Clive Cox and Adam Kirby were in dreamland as My Dream Boat, the outsider of the party, won the Group One Prince of Wales’s Stakes, the feature race on day two of Royal Ascot this afternoon.

Having finished a well-beaten fifth behind today’s warm favourite, the Japanese raider A Shin Hikari in the Prix d’Isaphan at Chantilly last month, Cox’s charge dramatically reversed placings this time around.

The victory gave the trainer his sixth victory at Royal Ascot and his second Group One winner in 24 hours following Profitable’s success in the King’s Stand Stakes yesterday. Both races form part of the QIPCO British Champions Series.

Off an even gallop set by A Shin Hikari, Adam Kirby settled My Dream Boat out the back of the field. However, in the home straight, the son of Lord Shanakill made steady progress racing near the stands’ side rail and thundered home inside the final furlong to catch Aidan O’Brien’s Found and get up on the line to register a neck success.

“I’m absolutely blown away,” Cox said. “It has been an amazing week, the horses have been running so well.
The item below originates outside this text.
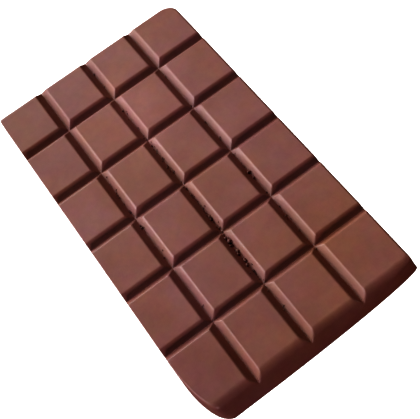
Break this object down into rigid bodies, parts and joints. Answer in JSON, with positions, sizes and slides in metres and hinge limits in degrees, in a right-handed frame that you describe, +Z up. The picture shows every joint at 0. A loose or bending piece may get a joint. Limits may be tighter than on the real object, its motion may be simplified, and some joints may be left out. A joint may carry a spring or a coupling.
{
  "type": "chocolate bar",
  "caption": "Flat moulded chocolate bar with a grid of rectangular squares parted by V-shaped break grooves, smooth sloping ends and a flat back.",
  "frame": {"origin": "middle of the outline of the flat back, in the plane the bar rests on", "axes": "+Z up out of the squares, +Y along the bar's length towards the far end, +X across its width"},
  "size_m": [0.077, 0.1392, 0.0081],
  "materials": {
    "chocolate": "satin milk chocolate, soft sheen"
  },
  "bodies": {
    "root": {"chocolate_bar": "chocolate"}
  },
  "joints": []
}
I had admiration for A Shin Hikari when we ran against him in France but I knew we hadn’t quite run our race.

“He found a perfect rhythm today and really found for Adam when he asked him to stretch. I wasn’t quite sure if he had won as they were poles apart but I was so pleased that we got the victory.

“Any horse who comes back from a race, you just try and nurture them back to that confidence you hope they are carrying into every race. Stuart Shilston (ex-jockey), rides him out every morning and he loves him to bits. You see this horse go to the start today, he was absolutely bucking so in spite of things not going right in France, he was in pretty good nick. I’m delighted.”

Next month’s Coral-Eclipse at Sandown is a possible destination for the four-year-old, who will also be aimed at QIPCO British Champions Day in October.

“We will also look to come back to Ascot in October for Champions Day as he has showed his liking for the track,” Cox confirmed.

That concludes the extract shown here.